Volodymyr leans over and squeezes his mother’s hand. “My husband’s parents didn’t want to come,” Liudmyla says, her face pale and drawn. “It is their home. They have refused to leave. My mother-in-law said to me: ‘What would we do with the chickens?’” She covers her mouth with her hand and her eyes fill with tears. “The hardest thing is to leave the two of them there.”
Like so many Ukrainians, Volodymyr and Liudmyla have found themselves in Przemyśl’s main train station, an elegant pastel-painted building with high ceilings and ornate neoclassical details, which has been transformed into a makeshift hotel and aid point for the influx of refugees fleeing the death and horror of Vladimir Putin’s war.

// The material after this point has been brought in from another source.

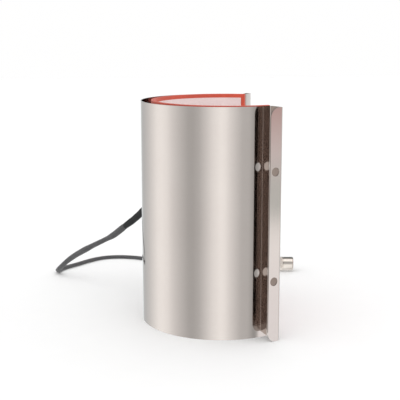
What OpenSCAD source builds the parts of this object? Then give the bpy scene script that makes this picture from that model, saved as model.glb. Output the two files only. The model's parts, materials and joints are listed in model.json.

The station’s offices are stocked with essential supplies. Crates of sanitary products, toothpaste, sandwiches, brioche rolls, shampoo and kids’ fruit juice are stacked in mounds, and handed out by men and women in fluorescent jackets. One volunteer hands a crying three-year-old girl a fluffy bunny and a Kinder egg. At once the tears are gone and she shows her mother her new toy.
People sit, swiping on their phones, sipping coffee and eating snacks. Some snooze, snuggled up in blankets along tightly packed corridors.
Przemyśl is just eight miles from the Ukrainian border and on the main train line from Lviv, making it a waypoint for refugees travelling to somewhere else in Poland, or further still. The town of 60,000 people has welcomed more than 200,000 refugees in 12 days.
Hundreds of volunteers are helping to make sure the station’s guests are fed and watered. Ola has a day off from her job as a hotel receptionist but has volunteered for a 12-hour shift handing out soup and hot meals in polystyrene trays. “People are very grateful,” she says.
There’s an energetic atmosphere in the station, as Ukrainians – mostly women – squeeze past each other through the concourse and young children chat and play and nibble on food. There are pets, too. A huge black fluffy Newfoundland called Margot stands on her hind legs with her front paws on her owner’s chest. A tiny Chihuahua trembles at its owner’s feet, hemmed in by fast-moving legs. A woman in her 20s feeds a white rat through the bars of its portable cage.
It’s in the station’s corners, away from the practical bustle of the main hall, where the war’s toll is most obvious. One middle-aged woman in a fur-collared coat sits on her own, staring into space. In a side-room a mother in some distress with a sleeping child cradled on her shoulder talks through tears to four volunteers who reply with hushed understanding.
This is the bleak new reality for millions of Ukrainians whose homes, livelihoods, and in some cases family members and friends, are gone. They now have to rely on the generosity of strangers. “It’s amazing what they’re doing for us,” says Liudmyla.
Many of the women have brightly painted and well-manicured nails, a reminder of how close they still are to the lives they have left behind. Two weeks ago, Liudmyla, 39, had been an English teacher in the southern city of Mykolaiv on the Black Sea coast. After a week hiding in her basement, and with Russian tanks roaming through the streets, shelling houses, she made the awful decision to flee on a bus organised by the local municipality. Her husband, Viktor, also a teacher, has stayed behind to fight.
Now she is waiting for another bus to take her and her 16-year-old son to a friend’s house in the northern Polish city of Bydgoszcz. They are swept up in the fastest-moving refugee crisis in Europe since the Second World War.
Liudmyla asks me if Britain is going to take any refugees. I say that complicated paperwork is delaying the thousands of Ukrainians who were promised shelter from entering the country. She gives a non-judgmental nod.
A tall young priest with long hair in a black buttoned smock walks around handing out tulips. Liudmyla takes one and fiddles with the leaves.
“We hope the war will be finished soon,” she says. “We don’t deserve this.”